GPS analysis suggests that the current Ferrari is around 50bhp down on that of last year in Q3 trim. The track sensitivity figures for each track suggest that even at a relatively power-insensitive track as this, such a deficit would cost around 0.6s (in Austria it would have been more like 0.9s).
Let’s run with that loose estimate of the track being 0.5s faster. Vettel qualified just over a quarter-of-second faster on a track faster by 0.5s, suggesting in reality he’d lost around a quarter-of-a-second. If the power loss costs 0.6s, it implies its downforce is about 0.35s better.
All of which puts Red Bull’s Hungaroring problems into very sharp relief. Verstappen – on a track perhaps 0.5s faster than last year – lapped 0.277s slower than his own 2019 pole position time. Implying that on like-for-like track conditions the RB16 would be around 0.7s slower around here than its predecessor.
At this track, Red Bull has lost about three times as much performance year-on-year as the Ferrari! That wasn’t the case in Austria (where it pretty much equalled its time from last year), suggesting there is something about the Hungaroring that is aggravating whatever its underlying problem is.

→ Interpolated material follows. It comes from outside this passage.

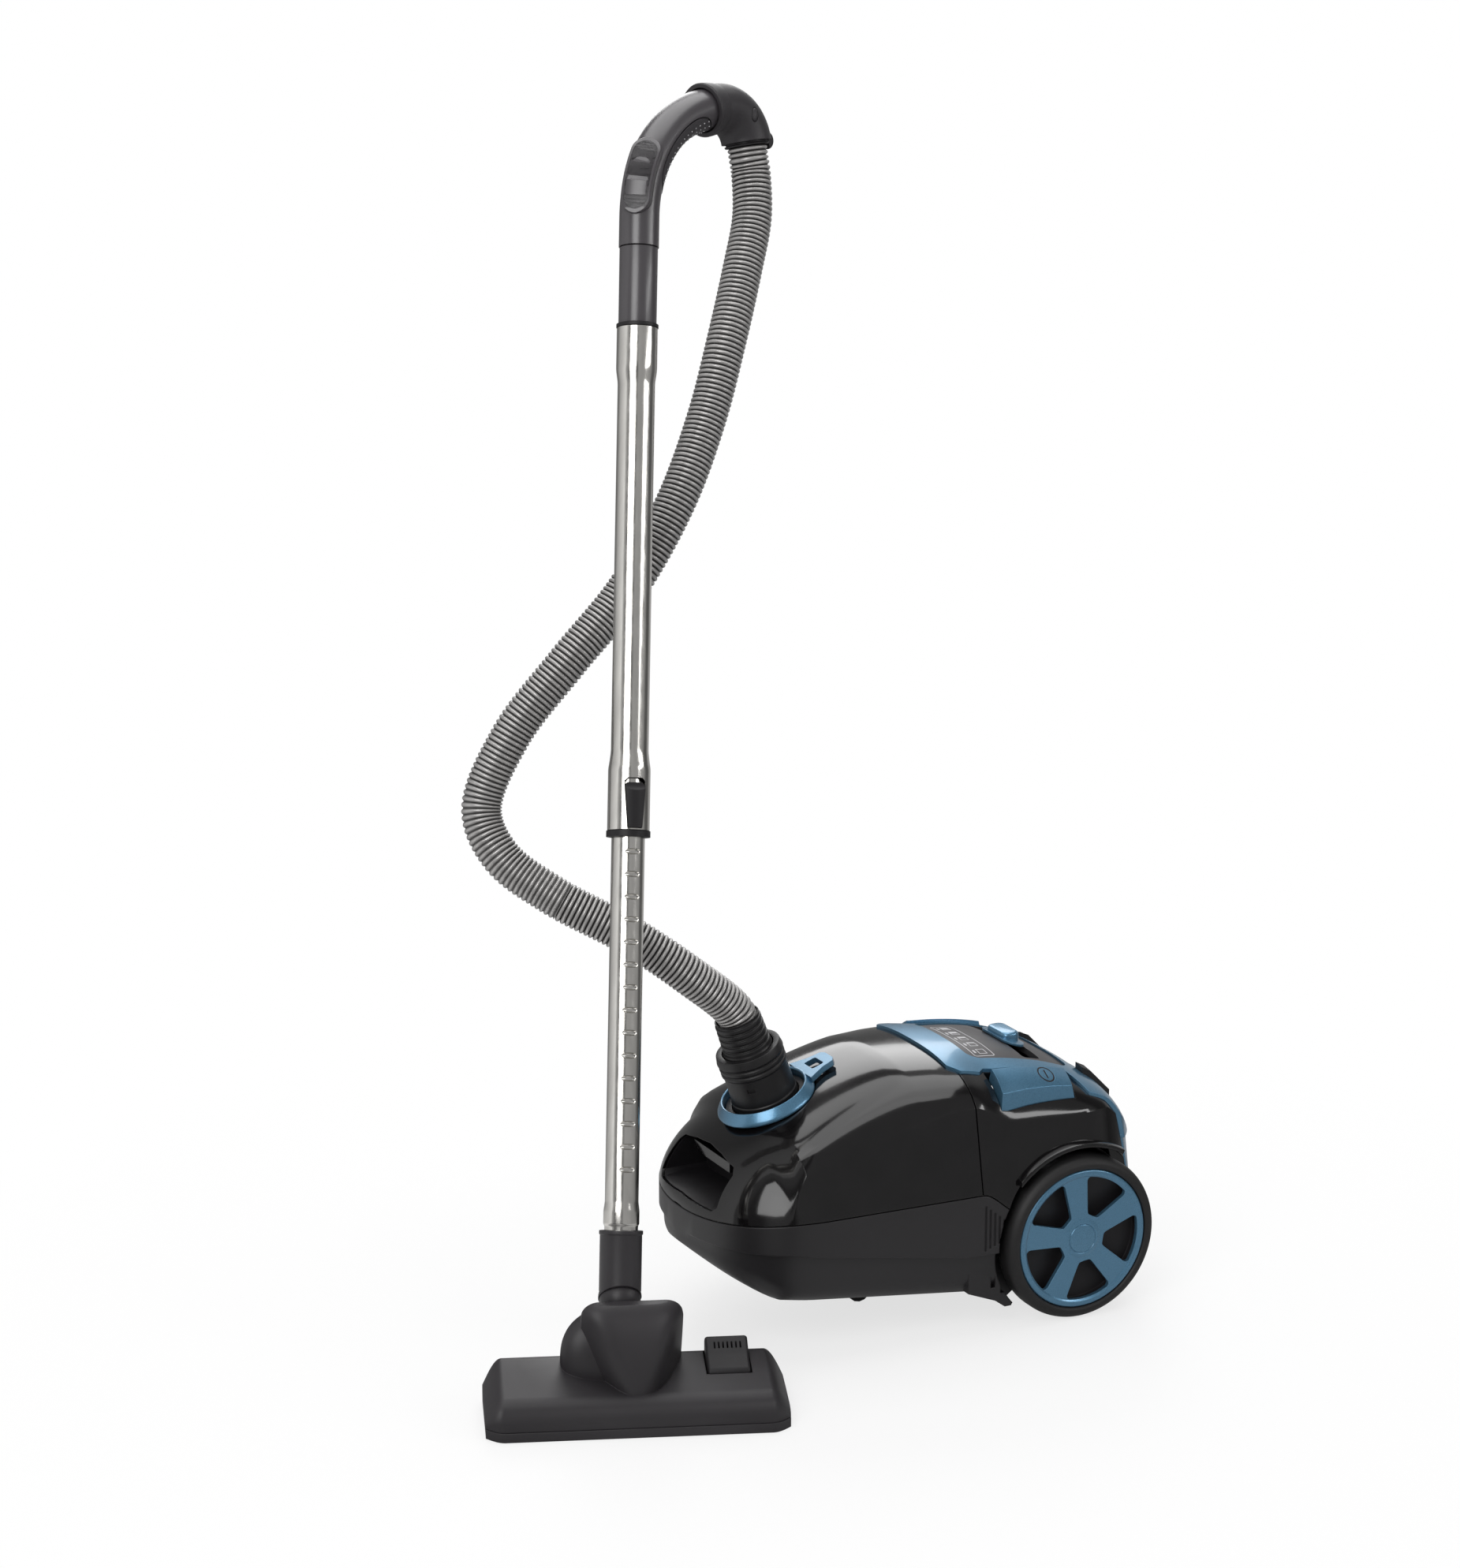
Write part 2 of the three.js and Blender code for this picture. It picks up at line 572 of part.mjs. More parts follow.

Renault appears to have regressed slightly since last year, lapping just 0.1s faster on a track likely faster by more than that amount.
Williams has made impressive gains (albeit from a very low base), George Russell lapping 1.5s faster than he managed last year to go 12th-quickest, way more than can be accounted for by more favourable conditions.
Such a comparison can never be an accurate science, but the patterns give a good snapshot of the competitive dynamic.